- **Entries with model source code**
━━━━━━━━━━━━━━━━━━━━━━━━━━━━━━
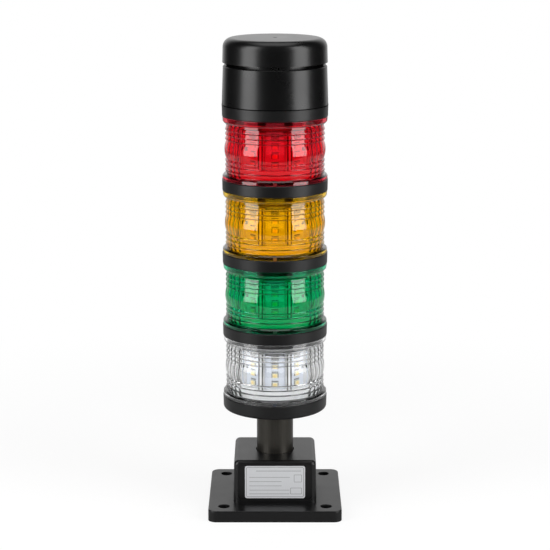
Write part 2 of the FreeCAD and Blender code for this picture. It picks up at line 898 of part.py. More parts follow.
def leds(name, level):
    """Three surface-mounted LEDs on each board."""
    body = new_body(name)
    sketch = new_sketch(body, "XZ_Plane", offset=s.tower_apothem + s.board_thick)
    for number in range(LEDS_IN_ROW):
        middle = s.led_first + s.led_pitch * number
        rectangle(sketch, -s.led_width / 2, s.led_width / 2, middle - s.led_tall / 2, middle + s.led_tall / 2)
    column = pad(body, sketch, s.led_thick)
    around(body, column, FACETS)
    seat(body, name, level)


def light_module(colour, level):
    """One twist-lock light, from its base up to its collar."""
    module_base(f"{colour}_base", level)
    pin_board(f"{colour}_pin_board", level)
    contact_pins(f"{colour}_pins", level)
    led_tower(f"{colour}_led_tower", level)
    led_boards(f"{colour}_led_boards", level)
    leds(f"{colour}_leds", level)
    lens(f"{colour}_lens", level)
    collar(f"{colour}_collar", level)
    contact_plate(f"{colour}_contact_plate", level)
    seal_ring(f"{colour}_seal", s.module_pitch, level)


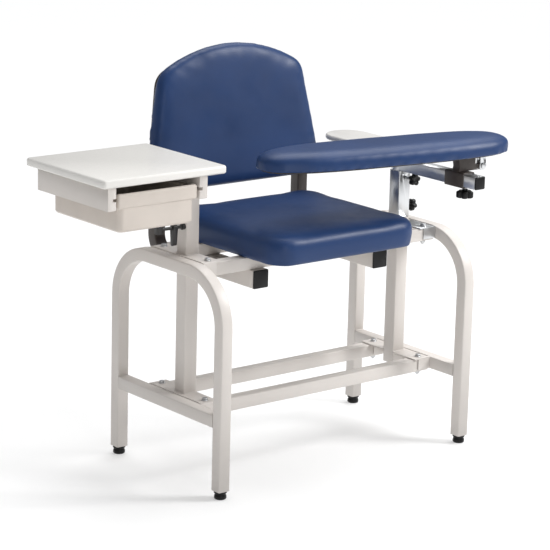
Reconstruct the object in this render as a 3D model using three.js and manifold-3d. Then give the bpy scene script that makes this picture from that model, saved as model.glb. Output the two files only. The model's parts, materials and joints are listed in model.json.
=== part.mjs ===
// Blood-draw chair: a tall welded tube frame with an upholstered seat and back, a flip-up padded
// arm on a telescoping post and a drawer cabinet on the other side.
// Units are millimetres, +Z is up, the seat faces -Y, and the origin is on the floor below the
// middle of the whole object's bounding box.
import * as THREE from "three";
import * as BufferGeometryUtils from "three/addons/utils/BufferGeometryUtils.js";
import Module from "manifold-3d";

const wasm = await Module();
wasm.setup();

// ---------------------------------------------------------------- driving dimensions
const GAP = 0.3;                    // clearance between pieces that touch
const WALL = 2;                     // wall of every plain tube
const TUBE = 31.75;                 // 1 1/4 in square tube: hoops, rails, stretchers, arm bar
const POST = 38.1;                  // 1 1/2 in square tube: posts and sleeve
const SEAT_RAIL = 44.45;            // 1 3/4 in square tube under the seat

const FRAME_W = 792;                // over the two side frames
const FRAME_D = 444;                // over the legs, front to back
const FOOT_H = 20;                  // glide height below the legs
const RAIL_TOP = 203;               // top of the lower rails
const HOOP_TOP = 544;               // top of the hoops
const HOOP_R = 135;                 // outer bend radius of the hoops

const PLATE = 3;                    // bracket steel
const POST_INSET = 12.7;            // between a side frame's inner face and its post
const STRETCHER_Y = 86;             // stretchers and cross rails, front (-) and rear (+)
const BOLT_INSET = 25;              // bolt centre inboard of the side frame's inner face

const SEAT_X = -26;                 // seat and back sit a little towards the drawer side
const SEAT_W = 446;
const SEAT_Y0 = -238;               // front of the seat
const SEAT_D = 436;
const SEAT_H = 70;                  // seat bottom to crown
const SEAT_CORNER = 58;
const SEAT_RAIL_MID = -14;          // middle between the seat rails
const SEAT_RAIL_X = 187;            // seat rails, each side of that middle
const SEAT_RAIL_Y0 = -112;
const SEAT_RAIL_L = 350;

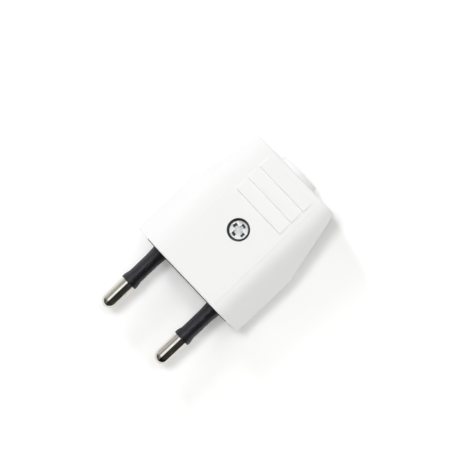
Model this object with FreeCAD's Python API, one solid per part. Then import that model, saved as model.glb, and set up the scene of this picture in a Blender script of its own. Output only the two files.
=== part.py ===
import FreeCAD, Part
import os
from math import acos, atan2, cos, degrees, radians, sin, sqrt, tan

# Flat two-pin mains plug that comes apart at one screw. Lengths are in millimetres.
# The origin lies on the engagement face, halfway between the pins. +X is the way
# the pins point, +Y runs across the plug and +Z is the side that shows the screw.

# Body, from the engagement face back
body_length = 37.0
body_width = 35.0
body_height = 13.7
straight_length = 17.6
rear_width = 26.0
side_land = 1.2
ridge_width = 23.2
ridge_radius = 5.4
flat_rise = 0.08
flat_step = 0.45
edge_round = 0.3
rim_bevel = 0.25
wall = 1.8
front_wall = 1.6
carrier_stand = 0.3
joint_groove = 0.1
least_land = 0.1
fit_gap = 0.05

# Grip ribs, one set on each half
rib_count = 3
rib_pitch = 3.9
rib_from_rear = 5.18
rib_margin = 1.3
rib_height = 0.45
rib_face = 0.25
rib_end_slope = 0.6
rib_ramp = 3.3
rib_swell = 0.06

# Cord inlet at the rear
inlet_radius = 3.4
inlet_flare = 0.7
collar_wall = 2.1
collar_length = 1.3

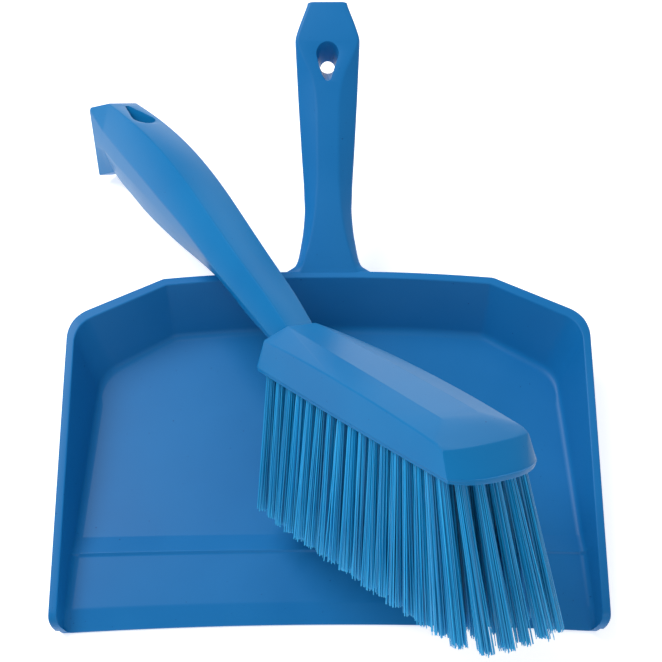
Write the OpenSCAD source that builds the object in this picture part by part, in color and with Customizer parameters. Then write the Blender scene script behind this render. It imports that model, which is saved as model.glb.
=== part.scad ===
━━━━━━━━━━━━━━━━━━━━━━━━━━━━━━
- **TASK GOAL**
Make an exact copy of the material above.

- **TASK RESULT**
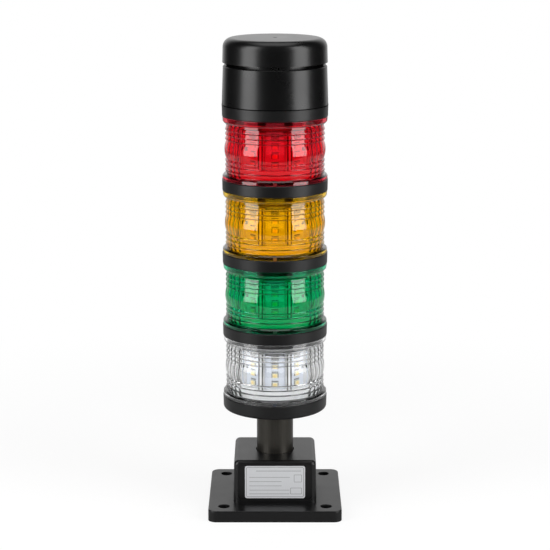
Write part 2 of the FreeCAD and Blender code for this picture. It picks up at line 898 of part.py. More parts follow.
def leds(name, level):
    """Three surface-mounted LEDs on each board."""
    body = new_body(name)
    sketch = new_sketch(body, "XZ_Plane", offset=s.tower_apothem + s.board_thick)
    for number in range(LEDS_IN_ROW):
        middle = s.led_first + s.led_pitch * number
        rectangle(sketch, -s.led_width / 2, s.led_width / 2, middle - s.led_tall / 2, middle + s.led_tall / 2)
    column = pad(body, sketch, s.led_thick)
    around(body, column, FACETS)
    seat(body, name, level)


def light_module(colour, level):
    """One twist-lock light, from its base up to its collar."""
    module_base(f"{colour}_base", level)
    pin_board(f"{colour}_pin_board", level)
    contact_pins(f"{colour}_pins", level)
    led_tower(f"{colour}_led_tower", level)
    led_boards(f"{colour}_led_boards", level)
    leds(f"{colour}_leds", level)
    lens(f"{colour}_lens", level)
    collar(f"{colour}_collar", level)
    contact_plate(f"{colour}_contact_plate", level)
    seal_ring(f"{colour}_seal", s.module_pitch, level)


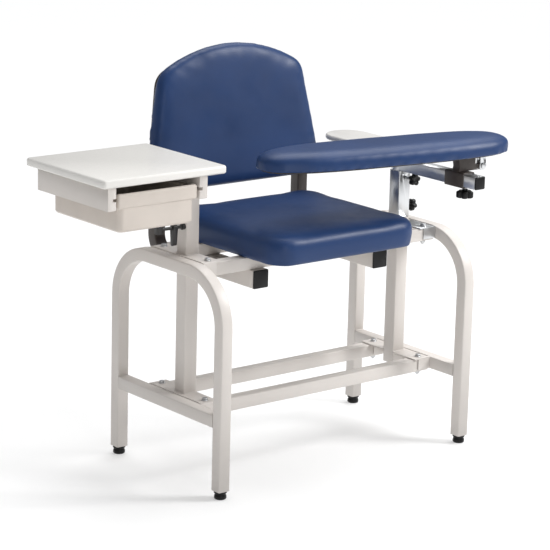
Reconstruct the object in this render as a 3D model using three.js and manifold-3d. Then give the bpy scene script that makes this picture from that model, saved as model.glb. Output the two files only. The model's parts, materials and joints are listed in model.json.
=== part.mjs ===
// Blood-draw chair: a tall welded tube frame with an upholstered seat and back, a flip-up padded
// arm on a telescoping post and a drawer cabinet on the other side.
// Units are millimetres, +Z is up, the seat faces -Y, and the origin is on the floor below the
// middle of the whole object's bounding box.
import * as THREE from "three";
import * as BufferGeometryUtils from "three/addons/utils/BufferGeometryUtils.js";
import Module from "manifold-3d";

const wasm = await Module();
wasm.setup();

// ---------------------------------------------------------------- driving dimensions
const GAP = 0.3;                    // clearance between pieces that touch
const WALL = 2;                     // wall of every plain tube
const TUBE = 31.75;                 // 1 1/4 in square tube: hoops, rails, stretchers, arm bar
const POST = 38.1;                  // 1 1/2 in square tube: posts and sleeve
const SEAT_RAIL = 44.45;            // 1 3/4 in square tube under the seat

const FRAME_W = 792;                // over the two side frames
const FRAME_D = 444;                // over the legs, front to back
const FOOT_H = 20;                  // glide height below the legs
const RAIL_TOP = 203;               // top of the lower rails
const HOOP_TOP = 544;               // top of the hoops
const HOOP_R = 135;                 // outer bend radius of the hoops

const PLATE = 3;                    // bracket steel
const POST_INSET = 12.7;            // between a side frame's inner face and its post
const STRETCHER_Y = 86;             // stretchers and cross rails, front (-) and rear (+)
const BOLT_INSET = 25;              // bolt centre inboard of the side frame's inner face

const SEAT_X = -26;                 // seat and back sit a little towards the drawer side
const SEAT_W = 446;
const SEAT_Y0 = -238;               // front of the seat
const SEAT_D = 436;
const SEAT_H = 70;                  // seat bottom to crown
const SEAT_CORNER = 58;
const SEAT_RAIL_MID = -14;          // middle between the seat rails
const SEAT_RAIL_X = 187;            // seat rails, each side of that middle
const SEAT_RAIL_Y0 = -112;
const SEAT_RAIL_L = 350;

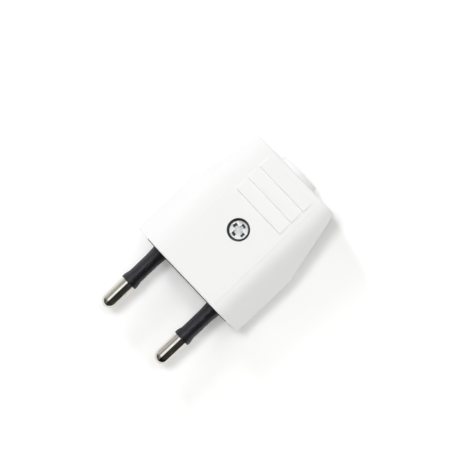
Model this object with FreeCAD's Python API, one solid per part. Then import that model, saved as model.glb, and set up the scene of this picture in a Blender script of its own. Output only the two files.
=== part.py ===
import FreeCAD, Part
import os
from math import acos, atan2, cos, degrees, radians, sin, sqrt, tan

# Flat two-pin mains plug that comes apart at one screw. Lengths are in millimetres.
# The origin lies on the engagement face, halfway between the pins. +X is the way
# the pins point, +Y runs across the plug and +Z is the side that shows the screw.

# Body, from the engagement face back
body_length = 37.0
body_width = 35.0
body_height = 13.7
straight_length = 17.6
rear_width = 26.0
side_land = 1.2
ridge_width = 23.2
ridge_radius = 5.4
flat_rise = 0.08
flat_step = 0.45
edge_round = 0.3
rim_bevel = 0.25
wall = 1.8
front_wall = 1.6
carrier_stand = 0.3
joint_groove = 0.1
least_land = 0.1
fit_gap = 0.05

# Grip ribs, one set on each half
rib_count = 3
rib_pitch = 3.9
rib_from_rear = 5.18
rib_margin = 1.3
rib_height = 0.45
rib_face = 0.25
rib_end_slope = 0.6
rib_ramp = 3.3
rib_swell = 0.06

# Cord inlet at the rear
inlet_radius = 3.4
inlet_flare = 0.7
collar_wall = 2.1
collar_length = 1.3

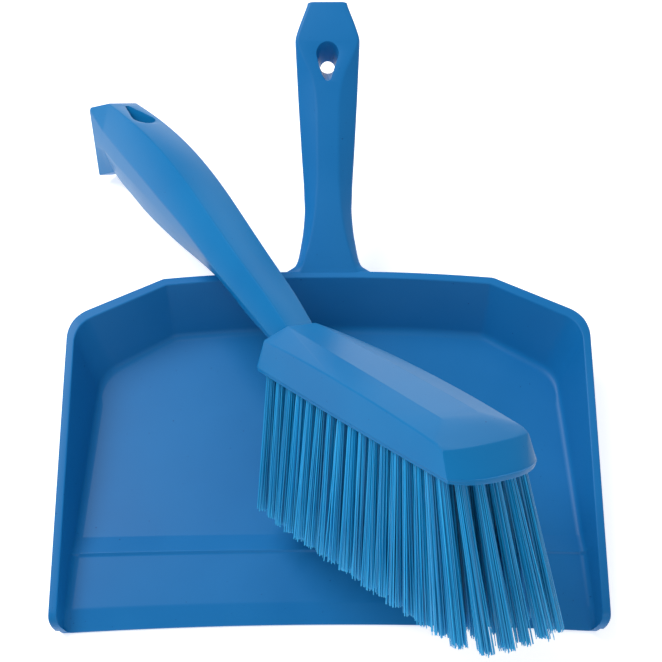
Write the OpenSCAD source that builds the object in this picture part by part, in color and with Customizer parameters. Then write the Blender scene script behind this render. It imports that model, which is saved as model.glb.
=== part.scad ===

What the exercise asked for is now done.